Sonucun test noktasını, siyasilerin deprem maliyetini hamasi duygularla tüm topluma mı, yoksa deprem öncesi işin kaymağını yiyen kesimlere mi, yani toplumsal katma değeri kendi lehine kullanan iç ve dış kesimlere mi ödetmeye çalışması belirleyecektir.

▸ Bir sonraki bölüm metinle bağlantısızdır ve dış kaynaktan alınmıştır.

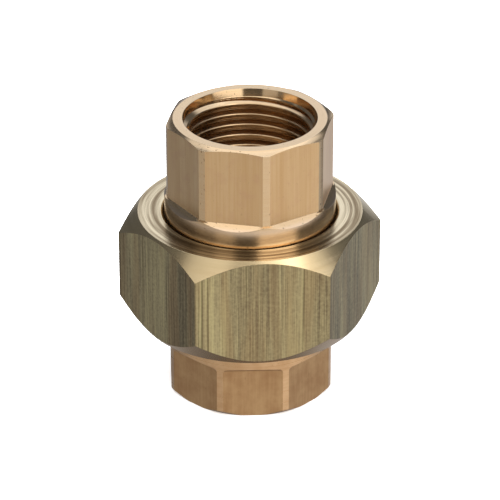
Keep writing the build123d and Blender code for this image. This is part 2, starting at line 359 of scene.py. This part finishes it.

SİYASİ ERK ASLINDA KİME DAHA YAKIN?

Bu konunun açılması vergi sistemi ile ilgilidir. Corona olayında halkın IBAN’ına güvenen iktidar, öyle gözüküyor ki, kurumlar vergisine ufak bir deprem zammı yanında yine halkımızın şefkatli duygusuna yaslanacaktır. Maliyetlerin tüm topluma yaygınlaştırılma politikası bize siyasi erkin aslında kime daha yakın olduğunu göstermektedir. Seçim yaklaşırken aksak-topal girişilen bazı parasal ödemeler ya da atamalar veya vaatler işlerin nasıl keyfi kararlarla götürüldüğünün göstergesidir. Böylesi enflasyon karşısında yapılan her zam doğal olarak insanlara iyi gelir, fakat insanlar satılık mal değildir! Geçmişte de çok net görüldüğü gibi, insanımız siyasileri tüm sürelerindeki icraatları ile değerlendirmektedir, yumurtanın kapıya dayandığı andaki panik kararlarla değil. Bu seçimde de aynı düşünce ile davranacak seçmenimiz kapitalistlerin her hileye başvurarak görüntüyü lehlerine çevirme gayretlerini yutmayacaktır. Zira halkımız satılık mal değildir.

Seçim propagandaları karşısında satılık mal olmayan halkımız, siyasi parti kararını verirken de yoksulluğa mahkum satılık emek gücü olmadığını gösterecektir; zira emek için olduğu kadar, azgınlaşan küresel emperyalizm karşısında tün halkımız için bundan başka kurtuluş yolu yoktur.